The biggest single deal was a $327 million contract with a US firm to outfit Iraqi troops with body armor, radios and other communications equipment. The contract has been challenged by two non-US firms that lost out on the bidding process. The decision by the CPA to purchase the handguns from the Austrian gun maker Glock late last year evoked a strong protest to the Pentagon. "There are a number of US companies that could easily provide these weapons," Representative Jeb Bradley, a member of President George W Bush's Republican Party, said in a letter to US Defense Secretary Donald Rumsfeld, "Why were other firearms companies, namely American companies, passed over?" he asked.
The US Army Corps of Engineers awarded two contracts, totaling $2.7 million, to US firms in March for transmission, distribution, communications and controls for the Iraqi infrastructure. A third contract valued at $7.8 million - for a modern, digital cellular, command and control system to link the various sites of the Iraqi armed forces and the Coalition Military Assistance Training Team - was also awarded to a US-based company.
The US has also awarded a $150 million contract for the renovation of four military bases at Umm Qasr, al-Kasik, Tadji and Numaniyah in various parts of Iraq. And the Pentagon has plans to expand existing military bases near Mosul, Baghdad and Kut, specifically for the US Army. This contract is estimated at about $600 million. "It does not seem wise to introduce new weaponry and military capability into Iraq's volatile mix of ongoing war and occupation, civil strife and political transition," said Frida Berrigan, senior research associate with the Arms Trade Resource Center, a project of the World Policy Institute.
On average, more than two US soldiers are killed each day, she said, and inter-Iraqi violence is taking a deadly toll on civilians and government officials. "Before Iraq is outfitted with high-tech weaponry, it seems that the low-tech needs of clean water and reliable electricity should be met," Berrigan told IPS.
In addition, if experience with the Iraqi police force is any indication of what is to come from a US-armed and -trained security force, she said, this is not the right time for the interim leadership to embark on an arms spending spree. "Instead of aiding the United States in putting down the uprisings, thousands from Iraq's newly trained police force deserted, and many reportedly turned over their US-issued weapons to street fighters. How many of the 135 Americans killed during that month faced American guns and ammunition?" Berrigan asked.

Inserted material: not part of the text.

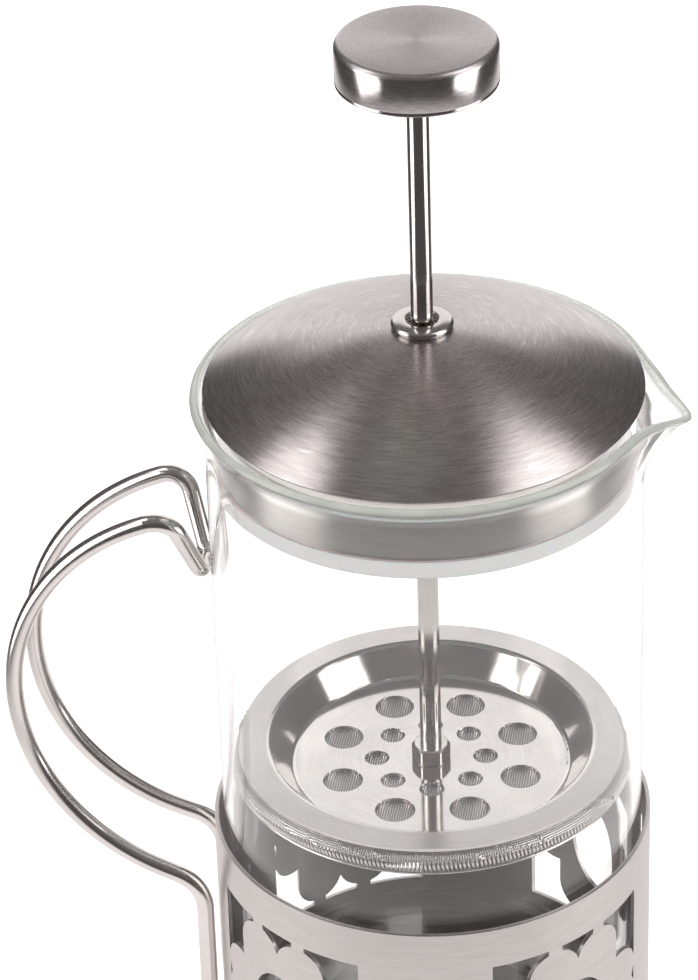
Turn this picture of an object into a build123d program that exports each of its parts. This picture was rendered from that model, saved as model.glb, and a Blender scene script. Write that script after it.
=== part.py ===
from build123d import *
import math
import os

# French press, one litre. Millimetres, +Z up. The origin is the centre of the base on
# the beaker's axis, at the height of the table. The spout points along +X and the
# handle along -X. The plunger is drawn part way up, as when the press is filled.

# ---- driving dimensions -----------------------------------------------------------

# glass beaker
BEAKER_DIAMETER = 100.0
BEAKER_HEIGHT = 183.0
BEAKER_WALL = 2.2
BEAKER_FLOOR = 3.0
BEAKER_CORNER = 7.0
RIM_FLARE = 2.9
RIM_FLARE_HEIGHT = 7.0
RIM_PINCH = 0.5
SPOUT_REACH = 16.0
SPOUT_HEIGHT = 22.0
SPOUT_HALF_ANGLE = 7.2
SPOUT_DROP = 4.6

# sheet-metal frame
SLEEVE_HEIGHT = 70.2
SLEEVE_WALL = 1.0
SLEEVE_CLEARANCE = 1.1
BASE_SHEET = 1.0
BASE_FLANGE = 6.0
SEAT_HEIGHT = 2.7
SEAT_INNER_RADIUS = 31.0
SEAT_OUTER_RADIUS = 43.0
WINDOW_HEIGHT = 49.6
WINDOW_WIDTH = 44.4
WINDOW_SILL = 10.0
SPOUT_WINDOW_ANGLE = 41.9
HANDLE_WINDOW_ANGLE = 127.2
LOBE_RADIUS = 7.0
LOBE_TAB_WIDTH = 3.7
LOBE_TAB_HEIGHT = 1.1
TOP_LOBE_SPACING = 13.4
SIDE_LOBE_SPACING = 7.6
FLOWER_HOLE_WIDTH = 18.4
FLOWER_HOLE_HEIGHT = 24.2

# wire handle
WIRE_DIAMETER = 4.2
WIRE_SPACING = 22.0
LEG_SPACING = 26.0
LEG_FOOT = 8.0
LEG_BEND_RADIUS = 10.0
GRIP_RADIUS = 52.0
GRIP_CENTRE_INSET = 4.5
GRIP_CENTRE_BELOW_RIM = 83.0
GRIP_LOW_ANGLE = -69.5
GRIP_HIGH_ANGLE = 70.0
SHOULDER_BEND_RADIUS = 5.5
HOOK_BELOW_RIM = 51.0
HOOK_BEND_RADIUS = 4.1
WELD_FLAT = 0.15

# lid
DOME_RISE = 15.5
DOME_SHEET = 0.7
DOME_EDGE_INSET = 0.15
DOME_EDGE_HEIGHT = 0.5
SKIRT_CLEARANCE = 0.4
SKIRT_DEPTH = 16.0
SKIRT_SHEET = 0.6
LINER_DEPTH = 20.5
LINER_WALL = 2.0
LINER_CAP = 1.8
BUSH_FLANGE_DIAMETER = 14.2
BUSH_FLANGE_HEIGHT = 1.7
BUSH_TUBE_DIAMETER = 8.0
LOCK_RING_DIAMETER = 15.0
LOCK_RING_SHEET = 0.8

# knob
KNOB_DIAMETER = 36.0
KNOB_HEIGHT = 9.8
KNOB_SHEET = 0.8
KNOB_EDGE_RADIUS = 1.4
KNOB_PLATE_RECESS = 0.6
INSERT_DIAMETER = 9.0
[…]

"It's a well-known fact that Iraq is saturated with weapons and ammunition, particularly firearms and light machine-guns, but also others," said Mouin Rabbani, a Middle East analyst based in Jordan and a contributing editor to the Washington-based Middle East Report.
That is one reason the US has experienced so much difficulty in its efforts to eradicate the insurgency, he said: the insurgents do not appear to be dependent on a flow of weapons from outside their borders. At the same time, the Iraqi security forces, particularly the Iraqi national army once it is properly reconstituted, does not have - or has only very few - weapons systems normally associated with national self-defense, such as combat aircraft, artillery and air defenses, Rabbani said. "One can argue about whether or not investing in such systems constitutes a particularly wise move by the Iraqi national authorities given the numerous and severe challenges facing Iraqi society," he told IPS.

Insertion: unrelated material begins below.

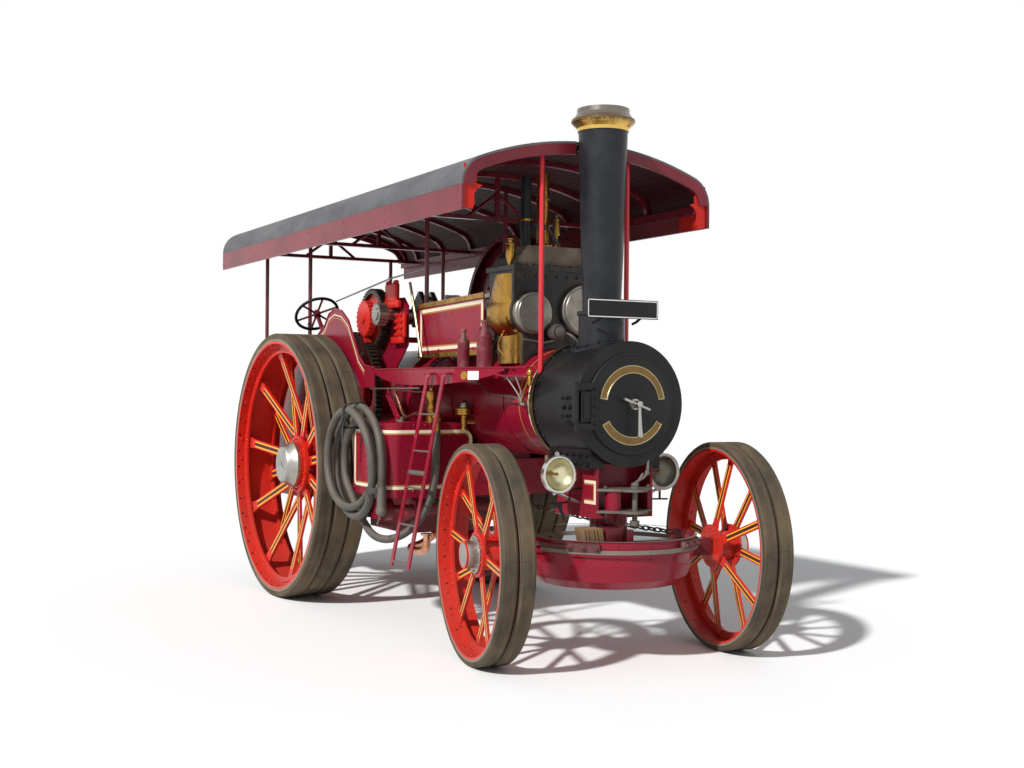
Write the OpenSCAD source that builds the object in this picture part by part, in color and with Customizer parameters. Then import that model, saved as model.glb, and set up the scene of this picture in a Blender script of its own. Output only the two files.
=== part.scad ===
// Steam traction engine on rubber-shod spoked wheels, with a full-length canopy.
// Millimetres. +X is the way it drives, +Y its left side, +Z up, Z = 0 the ground.

/* [Wheels] */
// Diameter over the rubber of a rear wheel
rear_d = 2134; // [2050:1:2200]
// Width of a rear wheel
rear_w = 388; // [360:1:390]
// Outer face of each rear wheel, from the centre line
rear_face = 1117.5; // [1110:0.5:1150]
// Thickness of the rear rubber
rear_rubber = 62; // [45:1:70]
// Diameter over the rubber of a front wheel
front_d = 1360; // [1300:1:1400]
// Width of a front wheel
front_w = 206; // [180:1:215]
// Middle of each front wheel, from the king pin
front_mid = 842.5; // [835:0.5:880]
// Thickness of the front rubber
front_rubber = 45; // [35:1:55]
// Gap between two rubber rings
ring_gap = 17; // [10:1:22]
// Distance from the rear axle to the king pin
wheelbase = 3255; // [3200:1:3300]
// Turn of the front axle at rest, plus to the left
steer_rest = -9.46; // [-12:0.01:12]

/* [Boiler] */
// Height of the boiler's centre line
boiler_z = 1609; // [1590:1:1640]
// Radius of the lagged barrel
barrel_r = 360; // [340:1:368]
// Radius of the smokebox
smokebox_r = 384; // [376:1:395]
// Back of the smokebox, ahead of the rear axle
smokebox_x0 = 2910; // [2890:1:2930]
// Front of the smokebox, ahead of the rear axle
smokebox_x1 = 3496; // [3480:1:3510]
// Radius of the smokebox door
door_r = 318; // [300:1:325]
// Distance between the insides of the hornplates
horn_gap = 800; // [790:1:810]

/* [Chimney] */
// Chimney's centre line, ahead of the rear axle
chimney_x = 3160; // [3140:1:3190]
// Top of the chimney's cap
chimney_top = 3500; // [3400:1:3560]
// Barrel radius at the foot
chimney_r0 = 126; // [110:1:136]
// Barrel radius under the cap
chimney_r1 = 159; // [145:1:165]

/* [Canopy] */
// Half width over the side boards
canopy_y = 954; // [930:1:980]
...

But it is a fact that a sovereign Iraqi state has a legitimate right to acquire sophisticated weapons systems and, given the way political and military leaders invariably behave, will seek to acquire them, he added. Rabbani said Iraq has a long military tradition, some would even say a long tradition of militarism, and the dissolution of the Iraqi armed forces, combined with the destruction of much of the heavy weaponry that was left at the end of a previous war, means the government will have to invest considerably more in developing an effective military than would otherwise have been the case.
But, he added, "It would be particularly reprehensible if American and other arms exporters exploit their control of Iraq and its government to foist upon it the purchase and acquisition of weapons systems that are either prohibitively expensive, including systems marked up in price to make a fast buck, or unnecessary."
If they do so, Rabbani said, they will be repeating a pattern of weapons sales seen during the past several decades to, for example, Saudi Arabia and other Persian Gulf states (part of the system known as petrodollar recycling). Overall military spending in the Middle East is estimated to reach about $55 billion annually by 2007, rising from about $52 billion in 2003, according to Forecast International, a US-based defense market research organization. The big spenders include Saudi Arabia, which will average more than $18 billion in defense spending annually through 2007, followed by Israel (more than $9 billion), Iran ($4.5 billion), the United Arab Emirates (about $3.7 billion) and Egypt (more than $3 billion).
A large proportion of the funds is earmarked for weapons purchases, mostly from the US, the UK, France and Russia. Iraq's first decisions concerning military acquisitions will be critical, Rabbani said, because they will virtually determine subsequent purchases (in terms of compatibility, for example). "It therefore seems to me crucial that such decisions be made by a genuinely independent Iraqi government, upon the recommendation of a professional assessment by a genuinely independent Iraqi military high command, on the basis of both the current and future needs of the country and its existing traditions," he said.
Even "grants" of sophisticated weapons by the US or other states with military export industries will interfere with this process, said Rabbani. "The pattern in Iraq so far is that it is being seen as a financial bonanza - and where civilian contractors like Halliburton and Bechtel have gone, military contractors such as Lockheed and Raytheon can be expected to follow."